Required work> Find every line below that contains the word "body" and copy it out.

Information shown>
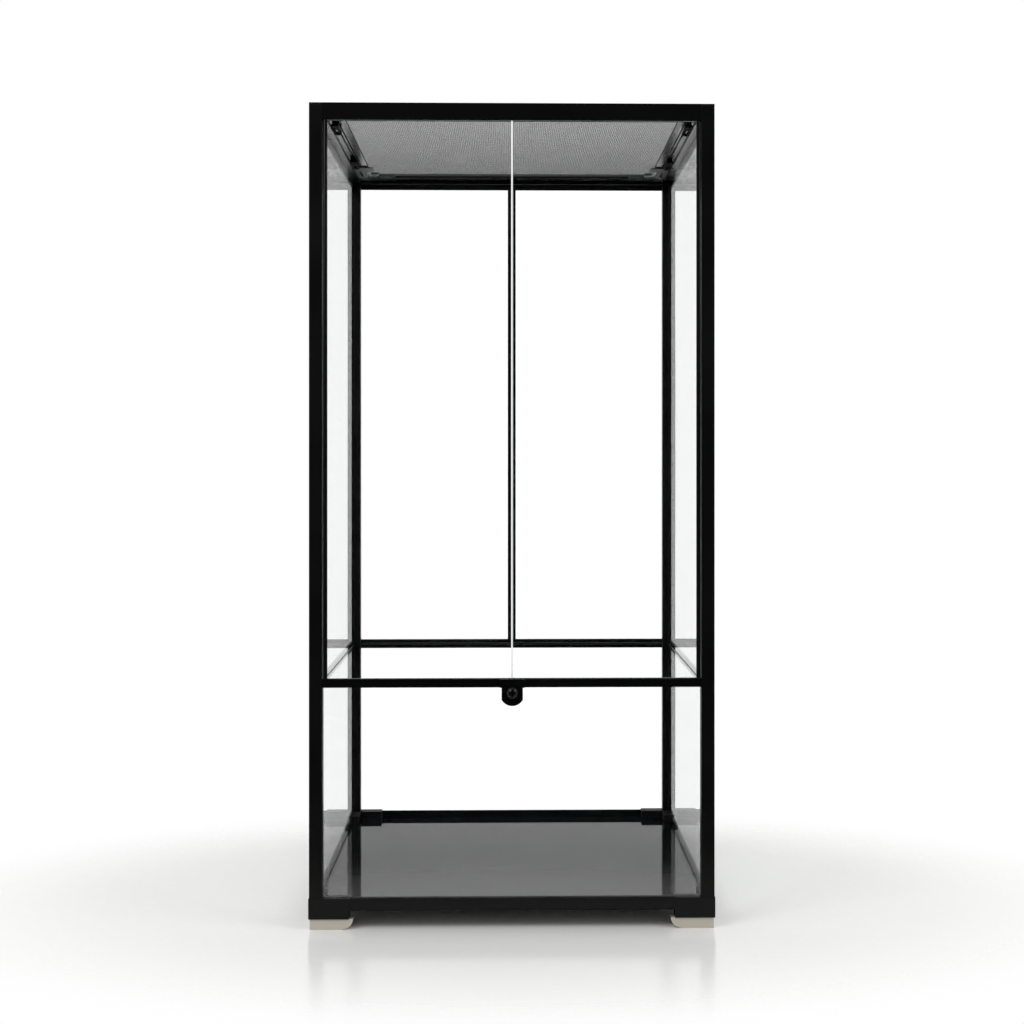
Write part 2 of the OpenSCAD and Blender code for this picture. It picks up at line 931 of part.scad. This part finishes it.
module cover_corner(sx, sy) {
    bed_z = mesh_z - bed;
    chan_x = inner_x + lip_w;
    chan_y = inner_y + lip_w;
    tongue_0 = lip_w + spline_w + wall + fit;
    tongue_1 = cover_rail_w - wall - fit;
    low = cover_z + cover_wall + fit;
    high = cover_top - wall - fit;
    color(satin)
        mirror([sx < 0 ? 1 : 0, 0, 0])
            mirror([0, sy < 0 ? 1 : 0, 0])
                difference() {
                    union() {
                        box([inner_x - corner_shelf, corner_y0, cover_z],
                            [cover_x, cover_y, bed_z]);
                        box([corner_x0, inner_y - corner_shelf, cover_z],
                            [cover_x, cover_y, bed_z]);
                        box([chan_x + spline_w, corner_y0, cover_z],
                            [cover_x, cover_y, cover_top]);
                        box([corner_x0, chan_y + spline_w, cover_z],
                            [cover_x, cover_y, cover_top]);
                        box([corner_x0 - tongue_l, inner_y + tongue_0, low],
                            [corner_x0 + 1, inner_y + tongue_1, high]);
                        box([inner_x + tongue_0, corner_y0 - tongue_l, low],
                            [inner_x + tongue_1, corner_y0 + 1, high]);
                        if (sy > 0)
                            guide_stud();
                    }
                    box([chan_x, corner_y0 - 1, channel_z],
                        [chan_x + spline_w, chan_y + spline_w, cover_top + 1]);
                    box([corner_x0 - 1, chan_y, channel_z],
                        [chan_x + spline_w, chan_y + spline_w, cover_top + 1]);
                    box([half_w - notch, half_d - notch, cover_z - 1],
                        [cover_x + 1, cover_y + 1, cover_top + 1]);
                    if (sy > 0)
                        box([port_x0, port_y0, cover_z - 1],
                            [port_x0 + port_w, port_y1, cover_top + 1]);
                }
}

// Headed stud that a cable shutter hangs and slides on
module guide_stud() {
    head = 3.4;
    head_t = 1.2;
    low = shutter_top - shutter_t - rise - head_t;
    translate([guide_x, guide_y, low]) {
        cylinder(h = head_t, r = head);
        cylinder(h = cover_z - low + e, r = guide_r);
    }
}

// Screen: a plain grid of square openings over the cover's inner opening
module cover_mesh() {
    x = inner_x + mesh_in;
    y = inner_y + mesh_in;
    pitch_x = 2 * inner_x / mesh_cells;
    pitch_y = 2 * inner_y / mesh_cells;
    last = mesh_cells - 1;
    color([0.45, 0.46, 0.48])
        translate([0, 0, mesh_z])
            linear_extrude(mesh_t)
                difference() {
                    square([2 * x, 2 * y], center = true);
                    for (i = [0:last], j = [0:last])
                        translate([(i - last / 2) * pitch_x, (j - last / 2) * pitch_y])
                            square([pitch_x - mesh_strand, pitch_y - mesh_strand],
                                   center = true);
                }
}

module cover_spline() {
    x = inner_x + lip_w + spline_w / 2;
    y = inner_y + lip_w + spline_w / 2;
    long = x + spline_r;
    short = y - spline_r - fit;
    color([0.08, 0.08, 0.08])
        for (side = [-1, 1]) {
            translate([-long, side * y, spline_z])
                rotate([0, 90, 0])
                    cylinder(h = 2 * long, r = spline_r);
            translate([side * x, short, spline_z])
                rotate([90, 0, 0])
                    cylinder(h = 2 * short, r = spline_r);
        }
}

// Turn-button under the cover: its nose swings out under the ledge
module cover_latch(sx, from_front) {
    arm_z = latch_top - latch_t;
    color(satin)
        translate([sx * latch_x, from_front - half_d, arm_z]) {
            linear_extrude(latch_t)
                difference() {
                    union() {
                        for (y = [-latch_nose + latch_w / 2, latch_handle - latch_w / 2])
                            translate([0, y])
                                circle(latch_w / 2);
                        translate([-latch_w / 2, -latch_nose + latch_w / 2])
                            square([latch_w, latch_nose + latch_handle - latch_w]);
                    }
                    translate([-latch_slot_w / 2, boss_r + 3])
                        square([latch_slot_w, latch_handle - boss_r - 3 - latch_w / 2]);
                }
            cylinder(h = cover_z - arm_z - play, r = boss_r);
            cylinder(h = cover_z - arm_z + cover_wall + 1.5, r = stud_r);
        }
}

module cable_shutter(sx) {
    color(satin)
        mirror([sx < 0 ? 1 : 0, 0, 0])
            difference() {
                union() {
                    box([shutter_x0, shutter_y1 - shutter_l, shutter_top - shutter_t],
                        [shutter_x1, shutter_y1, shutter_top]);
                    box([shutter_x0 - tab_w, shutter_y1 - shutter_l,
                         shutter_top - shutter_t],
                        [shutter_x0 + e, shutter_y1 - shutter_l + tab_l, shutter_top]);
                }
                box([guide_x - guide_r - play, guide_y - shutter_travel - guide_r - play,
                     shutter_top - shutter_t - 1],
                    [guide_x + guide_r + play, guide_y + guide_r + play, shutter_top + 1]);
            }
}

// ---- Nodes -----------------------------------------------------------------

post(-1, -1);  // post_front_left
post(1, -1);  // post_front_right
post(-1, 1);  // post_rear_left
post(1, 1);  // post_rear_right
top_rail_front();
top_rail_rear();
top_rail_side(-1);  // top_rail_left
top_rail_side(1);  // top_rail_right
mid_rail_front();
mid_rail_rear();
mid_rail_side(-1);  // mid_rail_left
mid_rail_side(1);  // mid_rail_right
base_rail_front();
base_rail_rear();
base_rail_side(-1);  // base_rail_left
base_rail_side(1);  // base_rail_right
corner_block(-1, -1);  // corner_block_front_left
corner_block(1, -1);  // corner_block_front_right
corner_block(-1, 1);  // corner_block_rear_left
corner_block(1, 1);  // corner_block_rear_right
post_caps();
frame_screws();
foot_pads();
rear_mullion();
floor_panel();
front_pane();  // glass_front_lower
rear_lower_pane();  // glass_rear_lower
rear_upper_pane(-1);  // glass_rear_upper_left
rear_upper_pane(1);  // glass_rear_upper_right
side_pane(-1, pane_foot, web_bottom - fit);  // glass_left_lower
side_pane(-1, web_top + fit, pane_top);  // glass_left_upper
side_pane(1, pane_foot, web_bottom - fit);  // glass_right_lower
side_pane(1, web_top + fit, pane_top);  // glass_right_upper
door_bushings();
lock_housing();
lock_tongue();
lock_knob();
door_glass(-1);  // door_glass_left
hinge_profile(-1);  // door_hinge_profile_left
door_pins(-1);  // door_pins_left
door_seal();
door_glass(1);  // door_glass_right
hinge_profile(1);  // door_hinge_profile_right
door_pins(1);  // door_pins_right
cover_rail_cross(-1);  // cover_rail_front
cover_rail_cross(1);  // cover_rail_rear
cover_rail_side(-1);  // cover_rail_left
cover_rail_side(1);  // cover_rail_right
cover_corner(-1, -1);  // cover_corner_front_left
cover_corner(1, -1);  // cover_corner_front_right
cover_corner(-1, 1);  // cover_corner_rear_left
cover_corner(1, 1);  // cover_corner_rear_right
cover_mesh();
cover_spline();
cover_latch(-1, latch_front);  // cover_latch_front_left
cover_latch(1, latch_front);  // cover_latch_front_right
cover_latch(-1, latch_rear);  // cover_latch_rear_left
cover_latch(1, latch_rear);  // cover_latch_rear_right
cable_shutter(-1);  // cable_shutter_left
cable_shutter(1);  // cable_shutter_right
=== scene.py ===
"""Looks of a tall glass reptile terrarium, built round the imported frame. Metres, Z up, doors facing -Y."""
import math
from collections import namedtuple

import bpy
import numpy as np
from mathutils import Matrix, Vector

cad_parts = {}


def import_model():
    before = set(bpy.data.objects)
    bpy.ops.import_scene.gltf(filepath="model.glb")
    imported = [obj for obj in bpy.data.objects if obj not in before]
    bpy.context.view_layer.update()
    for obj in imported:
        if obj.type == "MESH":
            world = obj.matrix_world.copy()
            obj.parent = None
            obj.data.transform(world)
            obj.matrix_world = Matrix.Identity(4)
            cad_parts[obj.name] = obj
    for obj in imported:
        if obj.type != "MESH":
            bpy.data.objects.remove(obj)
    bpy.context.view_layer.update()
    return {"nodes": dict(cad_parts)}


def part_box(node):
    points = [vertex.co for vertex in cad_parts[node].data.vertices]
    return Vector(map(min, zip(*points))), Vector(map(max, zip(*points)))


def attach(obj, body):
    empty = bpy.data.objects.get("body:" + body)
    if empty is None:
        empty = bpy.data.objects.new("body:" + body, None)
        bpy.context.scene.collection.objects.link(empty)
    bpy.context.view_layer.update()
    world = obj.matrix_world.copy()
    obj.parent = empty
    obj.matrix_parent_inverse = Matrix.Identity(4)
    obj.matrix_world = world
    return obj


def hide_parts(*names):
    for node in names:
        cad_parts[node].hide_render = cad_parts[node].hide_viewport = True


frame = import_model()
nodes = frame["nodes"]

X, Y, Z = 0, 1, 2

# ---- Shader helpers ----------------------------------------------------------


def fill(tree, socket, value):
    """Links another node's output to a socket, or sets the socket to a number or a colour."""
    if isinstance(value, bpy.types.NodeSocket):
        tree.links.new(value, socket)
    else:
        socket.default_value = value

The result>
def attach(obj, body):
    empty = bpy.data.objects.get("body:" + body)
        empty = bpy.data.objects.new("body:" + body, None)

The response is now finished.